A University of Southern Maine (USM) alumna was recently featured in a news article about the invasion of green crabs currently plaguing Maine’s fishing industry.
Marissa McMahan, a USM alumna and senior fisheries specialist at Manomet — an environmental research organization with offices in Brunswick — was interviewed by the Times Record about ways to mitigate the effects of the European green crab, an invasive species that feeds on clam beds and has been linked to the decline of Maine’s soft-shell clam industry.
McMahan attributed the proliferation of the invasion to climate change.
“The Gulf of Maine is warming faster than 99 percent of the world’s oceans … and [the crabs] like warm water,” McMahan told reporter Kathleen O’Brien.

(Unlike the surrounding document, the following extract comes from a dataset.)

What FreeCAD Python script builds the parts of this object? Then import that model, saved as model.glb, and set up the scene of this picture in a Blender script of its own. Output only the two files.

The solution: start eating.
“Even if we can’t reduce the negative impact, we can try to increase the positive impact,” McMahan said. “In other words, we’re taking an if-you-can’t-beat-’em,-eat-’em approach.”
At the time, McMahan and then-intern (and USM alumna) Erica Ferelli worked together to monitor crab populations and begin establishing a fishery for green crabs.
Many restaurants in southern Maine have already begun offering green crabs on their menus — and they’re willing to pay steep prices for the tiny crustaceans; In some cases, up to $25 per pound.